=== Data section ===
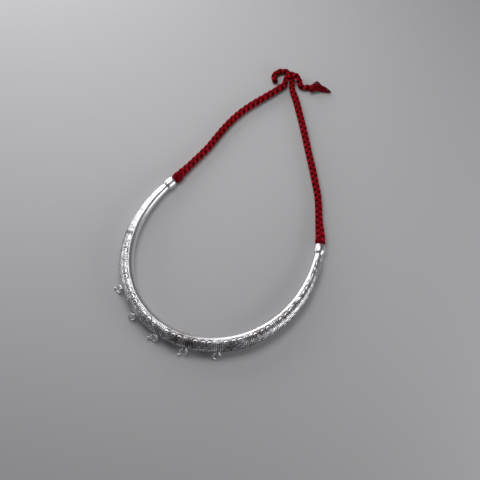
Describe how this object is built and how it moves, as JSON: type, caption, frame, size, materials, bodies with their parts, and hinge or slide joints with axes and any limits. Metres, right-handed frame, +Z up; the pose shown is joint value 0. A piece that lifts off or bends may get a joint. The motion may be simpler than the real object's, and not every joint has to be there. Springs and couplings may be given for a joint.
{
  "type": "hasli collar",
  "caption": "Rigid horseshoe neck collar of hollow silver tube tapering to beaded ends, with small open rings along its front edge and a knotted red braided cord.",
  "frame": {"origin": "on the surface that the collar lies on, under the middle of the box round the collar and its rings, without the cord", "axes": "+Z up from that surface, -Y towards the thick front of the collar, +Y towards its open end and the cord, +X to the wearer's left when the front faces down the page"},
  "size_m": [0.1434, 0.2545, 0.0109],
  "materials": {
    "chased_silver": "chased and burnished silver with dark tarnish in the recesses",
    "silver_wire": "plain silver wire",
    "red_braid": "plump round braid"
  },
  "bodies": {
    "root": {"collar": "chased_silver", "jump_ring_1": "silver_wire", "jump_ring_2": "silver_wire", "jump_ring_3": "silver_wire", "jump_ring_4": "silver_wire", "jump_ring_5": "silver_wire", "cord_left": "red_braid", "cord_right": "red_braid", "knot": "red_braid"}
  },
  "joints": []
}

=== Goal ===
Write down the full listing again, exactly.

=== Exercise answer ===
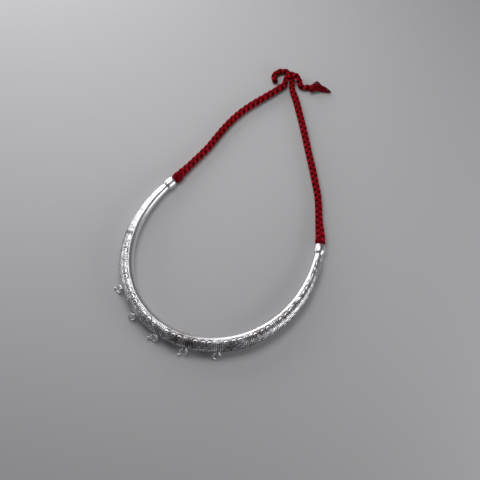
Describe how this object is built and how it moves, as JSON: type, caption, frame, size, materials, bodies with their parts, and hinge or slide joints with axes and any limits. Metres, right-handed frame, +Z up; the pose shown is joint value 0. A piece that lifts off or bends may get a joint. The motion may be simpler than the real object's, and not every joint has to be there. Springs and couplings may be given for a joint.
{
  "type": "hasli collar",
  "caption": "Rigid horseshoe neck collar of hollow silver tube tapering to beaded ends, with small open rings along its front edge and a knotted red braided cord.",
  "frame": {"origin": "on the surface that the collar lies on, under the middle of the box round the collar and its rings, without the cord", "axes": "+Z up from that surface, -Y towards the thick front of the collar, +Y towards its open end and the cord, +X to the wearer's left when the front faces down the page"},
  "size_m": [0.1434, 0.2545, 0.0109],
  "materials": {
    "chased_silver": "chased and burnished silver with dark tarnish in the recesses",
    "silver_wire": "plain silver wire",
    "red_braid": "plump round braid"
  },
  "bodies": {
    "root": {"collar": "chased_silver", "jump_ring_1": "silver_wire", "jump_ring_2": "silver_wire", "jump_ring_3": "silver_wire", "jump_ring_4": "silver_wire", "jump_ring_5": "silver_wire", "cord_left": "red_braid", "cord_right": "red_braid", "knot": "red_braid"}
  },
  "joints": []
}